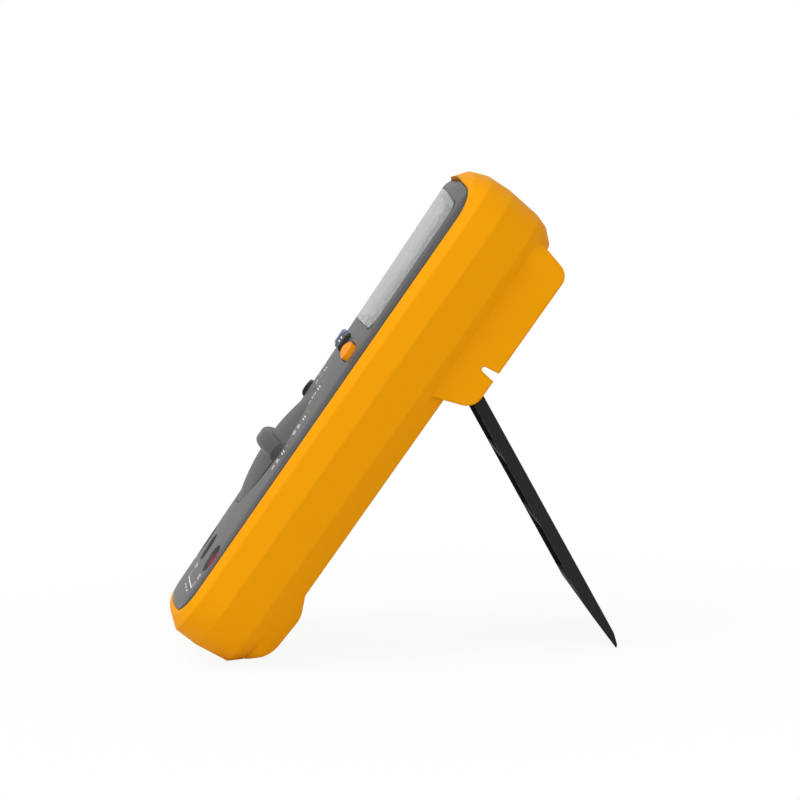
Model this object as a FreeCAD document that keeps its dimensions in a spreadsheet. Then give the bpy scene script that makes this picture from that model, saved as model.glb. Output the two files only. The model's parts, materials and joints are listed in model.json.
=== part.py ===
import FreeCAD, Part
import math
import os
import re

import Sketcher
from FreeCAD import Placement, Rotation, Vector

# A hand-held digital multimeter in a protective holster, standing on its tilt stand.
#
# Every piece is drawn lying on its back: X to the user's right, Y from the input jacks up to
# the display, Z from the back of the battery box up to the face. The pose then leans the
# whole meter back on its lower end, with the stand's foot on the same floor.

DIMS = {
    # Lean of the meter's length above the floor, in degrees
    "lean": 52.9,
    # Holster: creases from the back to the brow, each a height, a half-width and two ends
    "back_height": 9.4,
    "back_half": 36.0,
    "back_low": 9.8,
    "back_high": 178.2,
    "back_corner": 13.0,
    "hem_height": 13.5,
    "hem_half": 39.4,
    "hem_low": 2.6,
    "hem_high": 181.9,
    "hem_corner": 15.5,
    "keel_height": 17.3,
    "keel_half": 42.5,
    "keel_low": -0.6,
    "keel_high": 183.2,
    "keel_corner": 18.0,
    "waist_height": 29.2,
    "waist_half": 45.0,
    "waist_low": -1.9,
    "waist_high": 184.5,
    "waist_corner": 20.0,
    "shoulder_height": 37.3,
    "shoulder_half": 43.5,
    "shoulder_low": -1.5,
    "shoulder_high": 184.2,
    "shoulder_corner": 19.0,
    "brow_height": 42.6,
    "brow_half": 37.7,
    "brow_low": 3.0,
    "brow_high": 182.2,
    "brow_corner": 14.0,
    "crest_height": 48.4,
    "crest_half": 31.3,
    "crest_low": 8.6,
    "crest_high": 174.6,
    "crest_corner": 9.0,
    "end_bow": 230.0,
    "flat_bow": 4000.0,
    # Battery box moulded on the holster's back, with the cheeks that carry the stand
    "box_half": 40.0,
    "box_low": 118.0,
    "box_low_root": 112.7,
    "box_high": 171.6,
    "box_high_root": 175.8,
    "box_root": 15.0,
    "box_low_round": 6.0,
    "box_high_round": 5.0,
    "slot_half": 29.5,
    "slot_high": 135.0,
    "notch_place": 130.4,
    "notch_mouth": 3.4,
    "notch_throat": 1.8,
    "notch_deep": 4.7,
    "heel_knee": 13.2,
    "heel_knee_height": 7.0,
    "heel_peak": 27.6,
    "heel_peak_height": 5.9,
    "heel_end": 35.0,
    "heel_round": 9.0,
    "heel_inset": 0.4,
    "box_corner": 8.0,
    # Tilt stand, from its pivot
    "pivot_place": 123.1,
    "pivot_height": 6.5,
    "pin": 2.0,
    "pin_gap": 0.06,
    "pin_reach": 2.6,
    "stand_long": 104.2,
    "stand_outer": 3.4,
    "stand_thick": 4.2,
    "stand_hub": 2.6,
    "stand_taper": 19.0,
    "stand_tip": 1.9,
    "stand_toe": 5.0,
    "stand_toe_rise": 1.0,
    "stand_edge": 1.6,
    "stand_web": 1.9,
    "stand_rim": 3.0,
    "stand_rib": 2.0,
    "stand_ribs": 3,
    # How far cutting tools reach past what they cut
    "over": 1.0,
    # Meter inside the holster
    "case_gap": 0.3,
    "case_wall": 2.0,
    "face_half": 38.5,
    "face_low": 4.8,
    "face_high": 177.6,
    "face_corner": 10.0,
    "face_wall": 3.0,
    "face_droop": 3.4,
    "face_droop_round": 6.0,
    "rear_height": 11.9,
    "rear_half": 33.5,
    "rear_low": 14.5,
    "rear_high": 172.0,
    "rear_corner": 8.0,
    "flank_height": 19.5,
    "split": 27.0,
    "seal_thick": 0.8,
    "seal_wide": 1.2,
    # Crown of the face: heights at its side edges and along its middle
    "edge_start": 40.0,
    "edge_finish": 41.1,
    "middle_start": 42.25,
    "middle_finish": 47.2,
    "crown_margin": 5.0,
    "rim_drop": 0.2,
    # Display
    "lens_half": 31.0,
    "lens_low": 119.3,
    "lens_high": 172.0,
    "lens_corner": 4.0,
    "lens_bow": 160.0,
    "lens_thick": 1.8,
    "lens_gap": 0.15,
    "lens_ledge": 2.6,
    "glass_half": 29.4,
    "glass_low": 121.6,
    "glass_high": 166.8,
    "glass_height": 36.0,
    "glass_thick": 2.2,
    "frame_wall": 1.6,
    "frame_ledge": 0.7,
    "frame_lip": 0.4,
    "guide_thick": 2.6,
    "zebra_wide": 2.4,
    "zebra_end": 1.0,
    "fit_gap": 0.2,
    # Circuit board and what is soldered to it
    "board_height": 30.0,
    "board_thick": 1.6,
    "board_half": 35.6,
    "board_low": 36.4,
    "board_high": 168.4,
    "board_corner": 4.0,
    "post": 2.6,
    "post_side": 31.0,
    "post_low": 76.0,
    "post_high": 128.0,
    # Keys
    "key_half": 5.8,
    "key_deep": 3.15,
    "key_corner": 2.0,
    "key_bow": 60.0,
    "key_gap": 0.3,
    "key_rise": 1.7,
    "key_barrel": 4.6,
    "key_flange": 1.2,
    "key_flange_thick": 1.4,
    "key_travel": 0.7,
    "key_pitch": 16.0,
    "key_inner_place": 110.2,
    "key_outer_place": 109.0,
    "lamp_key_side": 23.0,
    "lamp_key_place": 88.5,
    "lamp_key_half": 4.6,
    "pad_thick": 1.4,
    "pad_margin": 2.0,
    # Rotary dial
    "dial_place": 67.6,
    "dial": 23.25,
    "dial_groove": 0.45,
    "dial_floor": 39.6,
    "dial_under": 0.3,
    "dial_rim": 43.0,
    "dial_top": 46.7,
    "dial_cup_wall": 1.8,
    "dish_wide": 7.0,
    "dish_deep": 2.1,
    "shaft": 6.0,
    "shaft_gap": 0.08,
    "grip_half": 3.1,
    "grip_inset": 0.3,
    "grip_root": 0.8,
    "grip_end": 44.8,
    "grip_top": 50.2,
    "grip_round": 1.9,
    "scoop_side": 8.8,
    "scoop_height": 51.6,
    "scoop_deep": 6.0,
    "scoop_long": 17.0,
    "rotor": 19.0,
    "rotor_thick": 2.2,
    "rotor_height": 33.2,
    "rotor_hub": 8.4,
    "rotor_hub_high": 4.0,
    "detents": 24,
    "detent_cut": 0.9,
    "finger_wide": 2.0,
    "finger_short": 2.0,
    "leaf_thick": 0.5,
    "leaf_half": 6.0,
    "leaf_reach": 5.0,
    # Input jacks
    "jack_pitch": 19.0,
    "jack_place": 26.8,
    "jack_well": 5.1,
    "jack_ring_wall": 0.8,
    "jack_ring_foot": 33.0,
    "jack_ring_drop": 1.4,
    "collar_gap": 0.05,
    "jack_bore": 2.0,
    "jack_sleeve": 3.2,
    "jack_top": 38.0,
    "jack_seat": 18.5,
    "jack_bottom": 17.0,
    "block_half": 34.1,
    "block_gap": 0.8,
    "block_low": 19.4,
    "block_high": 35.6,
    # Fuses, battery and its door
    "fuse": 5.15,
    "fuse_long": 38.0,
    "fuse_side": 14.0,
    "fuse_place": 44.5,
    "fuse_pitch": 13.5,
    "clip_wide": 4.6,
    "clip_wall": 0.9,
    "clip_base": 1.0,
    "clip_gap": 0.05,
    "clip_inset": 0.5,
    "clip_share": 0.6,
    "battery_long": 46.4,
    "battery_wide": 26.5,
    "battery_thick": 17.5,
    "terminal": 2.9,
    "terminal_high": 2.1,
    "terminal_pitch": 12.7,
    "snap_wall": 1.0,
    "snap_thick": 0.6,
    "plate_thick": 0.7,
    "plate_half": 12.0,
    "plate_half_high": 6.0,
    "battery_place": 152.9,
    "battery_gap": 0.65,
    "well_wall": 1.6,
    "well_gap": 0.4,
    "well_corner": 2.5,
    "door_thick": 2.0,
    "door_sink": 0.4,
    "latch_rim": 0.4,
    "latch_head": 4.0,
    "latch_head_thick": 1.3,
    "latch_shank": 2.6,
    "latch_gap": 0.3,
    "latch_deep": 9.0,
    "latch_wing": 4.2,
    "latch_wing_thick": 1.6,
    "latch_slot": 1.2,
    # Loose hardware
    "screw": 1.4,
    "screw_head": 2.6,
    "screw_head_high": 1.8,
    "screw_seat": 18.4,
    "screw_long": 16.0,
    "screw_side": 24.0,
    "screw_low": 13.4,
    "screw_high": 171.6,
    "boss": 2.9,
    "tube_wall": 1.0,
    "shield_half": 26.0,
    "shield_low": 66.0,
    "shield_high": 132.0,
    "shield_thick": 0.4,
    "buzzer": 9.0,
    "buzzer_high": 5.0,
    "buzzer_side": 18.0,
    "buzzer_place": 51.0,
}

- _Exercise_
Take the lines above from the first through the one containing "from FreeCAD import" and reproduce them exactly; include nothing else.

- _Written response_
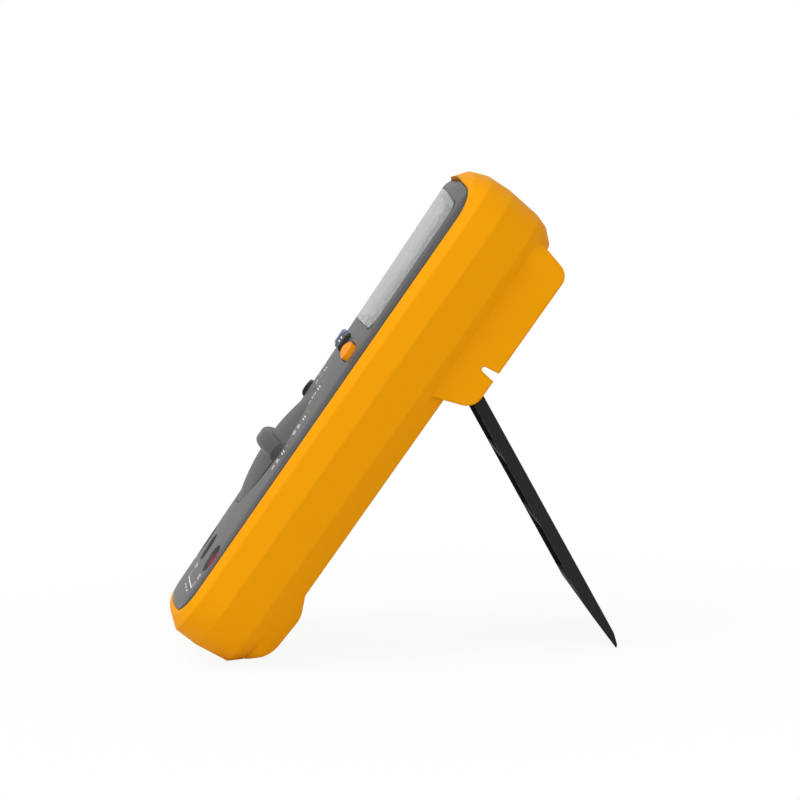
Model this object as a FreeCAD document that keeps its dimensions in a spreadsheet. Then give the bpy scene script that makes this picture from that model, saved as model.glb. Output the two files only. The model's parts, materials and joints are listed in model.json.
=== part.py ===
import FreeCAD, Part
import math
import os
import re

import Sketcher
from FreeCAD import Placement, Rotation, Vector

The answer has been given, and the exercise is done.